The strange thing about the plane equation is I have seen it in both forms:

Ax + By + Cz + D = 0
Ax + By + Cz = D

Maybe one was a misprint. I always thought that when you have an equation what you do to one side you have to do to both sides:

Ax + By + Cz (-D) = D (-D) == Ax + By + Cz - D = 0

So I guess that one of those eqations must be wrong. Maybe it has something to do with the fact that D is always positive?

Check these out:

It is also in the form : Ax + By + Cz + D = 0 in the book “Tricks of the 3D Game Programming Gurus” by LaMothe

So I guess that one of those eqations must be wrong. Maybe it has something to do with the fact that D is always positive?
Neither equation is wrong. I simply store the plane distance, whereas many books store the negative of this value (both are perfectly legitimate). The mathematical convention is Ax + By + Cz + (-distance) = 0, where -distance = D. In other words, it makes no difference which sign you prefer, as long as you’re consistent, and you remember to change signs when needed. Store it as you wish.

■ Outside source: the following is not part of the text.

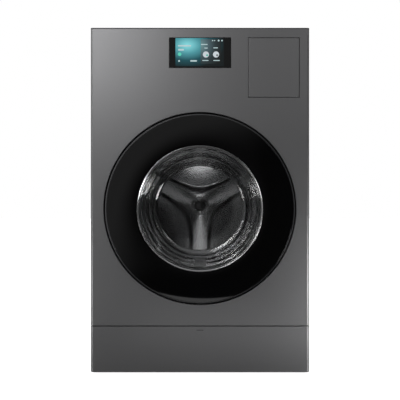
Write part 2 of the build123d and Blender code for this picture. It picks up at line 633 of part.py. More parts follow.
with BuildPart() as door_lock:
    block((LATCH_X - 23, LATCH_X + 18), (46.3, 84), (492, 548))
    block((LATCH_X - 21, LATCH_X + 16), (46, 78), (502, 538), Mode.SUBTRACT)
save(door_lock, "door_lock")

with BuildPart() as hinge_leaf:
    rod(point(HINGE_X, HINGE_DEPTH, DRUM_Z - 25), UP, 4.1, 50)
    block((HINGE_X, -236), (-8, -5.4), (DRUM_Z - 25, DRUM_Z + 25))
    block((-238.6, -236), (-8, 28.3), (DRUM_Z - 25, DRUM_Z + 25))
    block((-238.6, -212), (25.8, 28.3), (DRUM_Z - 25, DRUM_Z + 25))
    rod(point(HINGE_X, HINGE_DEPTH, DRUM_Z - 30), UP, PIN_R + RUN_FIT, 60, Mode.SUBTRACT)
save(hinge_leaf, "hinge_leaf")

# steel bracket with two arms and the fixed hinge pin
with BuildPart() as hinge_bracket:
    block((-288, -252), (41.4, 43.8), (DRUM_Z - 52, DRUM_Z + 52))
    for low in (DRUM_Z - 36, DRUM_Z + 25.6):
        block((HINGE_X + 1, HINGE_X + 9), (-4, 43), (low, low + 10.4))
        rod(point(HINGE_X, HINGE_DEPTH, low), UP, 4.1, 10.4)
        rod(point(HINGE_X, HINGE_DEPTH, low - 1), UP, PIN_R + RUN_FIT, 14, Mode.SUBTRACT)
    rod(point(HINGE_X, HINGE_DEPTH, DRUM_Z - 37), UP, PIN_R, 74)
save(hinge_bracket, "hinge_bracket")

# ------------------------------------------------------------------ lower cover, feet and fixings

with BuildPart() as plinth_cover:
    wrapped_panel(FLOOR_GAP, PLINTH_TOP, 14)
    block((-11, 11), (-2, 5), (139, 140.6), Mode.SUBTRACT)
    for side in (-1, 1):
        block(sorted((side * 258, side * 341)), (SHEET, 23), (7, 9.4), Mode.SUBTRACT)
        block(sorted((side * 341, side * 345)), (14, 23), (7, 26), Mode.SUBTRACT)
        block(sorted((side * 253, side * 259)), (1, 15), (13, 27))
        rod(point(side * 258, *PLINTH_AXIS), (side, 0, 0), 3, 18)
save(plinth_cover, "plinth_cover")

for side, side_name in ((-1, "left"), (1, "right")):
    for foot_depth, end_name in zip(FOOT_DEPTHS, ("front", "rear")):
        with BuildPart() as foot:
            rod(point(side * FOOT_X, foot_depth, 0), UP, 23, 7)
            fillet(foot.edges().filter_by(GeomType.CIRCLE), 1.2)
            with BuildSketch(Plane.XY.offset(6.5)) as nut:
                with Locations((side * FOOT_X, FRONT_Y + foot_depth)):
                    RegularPolygon(15, 6)
            extrude(nut.sketch, amount=6)
            rod(point(side * FOOT_X, foot_depth, 7), UP, FOOT_STUD_R, 61)
        save(foot, f"foot_{end_name}_{side_name}")

# collar that the supply lead passes through
with BuildPart() as mains_gland:
    rod(point(GLAND_X, 824, GLAND_Z), INWARD, 8.2, 10)
    rod(point(GLAND_X, BODY_DEPTH + 0.1, GLAND_Z), INWARD, 12, 8)
    fillet(mains_gland.edges().group_by(Axis.Y)[-1], 2)
    rod(point(GLAND_X, 820, GLAND_Z), INWARD, GLAND_BORE_R, 30, Mode.SUBTRACT)
save(mains_gland, "mains_gland")

# pan-head screws round the rear sheet and its cover
with BuildPart() as panel_screws:
    rear_rows = [(x, z) for z in (40, 300, 560, 820, 1062) for x in (-332, 332)]
    cover_ring = PolarLocations(185, 8)
    centres = rear_rows + [(place.position.X, DRUM_Z + place.position.Y) for place in cover_ring]
    for x, z in centres:
        seat = BODY_DEPTH + (0.1 if abs(x) > 300 else 1.5)
        rod(point(x, seat, z), INWARD, 5, 2.6)
    fillet(panel_screws.edges().filter_by(GeomType.CIRCLE).group_by(Axis.Y)[-1], 1)
save(panel_screws, "panel_screws")
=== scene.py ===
import bpy
import bmesh
import math
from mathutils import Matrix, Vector


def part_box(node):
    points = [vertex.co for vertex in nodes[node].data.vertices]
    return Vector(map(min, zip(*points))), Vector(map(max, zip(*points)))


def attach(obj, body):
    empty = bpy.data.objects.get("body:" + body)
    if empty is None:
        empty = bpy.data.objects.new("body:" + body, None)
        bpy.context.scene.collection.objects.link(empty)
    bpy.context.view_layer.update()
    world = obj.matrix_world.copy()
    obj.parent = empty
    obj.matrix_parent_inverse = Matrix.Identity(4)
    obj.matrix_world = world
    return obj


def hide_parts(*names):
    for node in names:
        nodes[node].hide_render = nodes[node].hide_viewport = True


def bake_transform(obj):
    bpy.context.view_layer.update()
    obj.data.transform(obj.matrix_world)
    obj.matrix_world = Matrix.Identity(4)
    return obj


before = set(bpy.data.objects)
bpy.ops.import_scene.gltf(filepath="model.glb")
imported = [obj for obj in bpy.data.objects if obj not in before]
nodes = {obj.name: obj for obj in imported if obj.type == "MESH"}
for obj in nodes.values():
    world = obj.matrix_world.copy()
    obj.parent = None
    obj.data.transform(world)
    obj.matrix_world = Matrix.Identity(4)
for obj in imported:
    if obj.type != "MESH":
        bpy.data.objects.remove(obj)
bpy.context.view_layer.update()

# ---------------------------------------------------------------- camera and studio
# The machine is looked at square on, from the height of the cabinet's middle.
# The floor and the world are pale. A soft key light hangs up and to the left, weaker ones
# fill the sides, foot and back, and small ones stand in the drum behind the door's ring.
FRONT_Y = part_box("front_panel")[0].y
CABINET_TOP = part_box("top_cover")[1].z
CAMERA_DISTANCE = 1.738
camera_data = bpy.data.cameras.new("camera")
camera_data.lens = 50.0
camera_data.sensor_width = 36.0
camera = bpy.data.objects.new("camera", camera_data)
camera.location = (0.0, FRONT_Y - CAMERA_DISTANCE, CABINET_TOP / 2 + 0.004)
camera.rotation_euler = (math.radians(90), 0.0, 0.0)
bpy.context.scene.collection.objects.link(camera)
bpy.context.scene.camera = camera
bpy.context.scene.view_settings.view_transform = "Standard"


def add_light(name, place, target, size, power):
    """A square soft light that shines from a place towards a target."""
    data = bpy.data.lights.new(name, "AREA")
    data.shape = "RECTANGLE"
    data.size, data.size_y = size
    data.energy = power
    light = bpy.data.objects.new(name, data)
    light.location = place
    light.rotation_euler = (Vector(target) - Vector(place)).to_track_quat("-Z", "Y").to_euler()
    bpy.context.scene.collection.objects.link(light)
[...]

Here’s a free linear algebra book (PDF):

Many game programming books include some math needed for common operations in 3D. But for real insight into the mechanics of how this stuff works, there’s no substitute for an in-depth look :slight_smile:

By the way, were you able to transform your view frustum?

Thanks a bunch for the pdf book. It is near the top on my list of things to do in the immediate future. I think I figured out how to do what I need to do “in theory”. Now I need to test it to see if it works. Thanks again for all the help.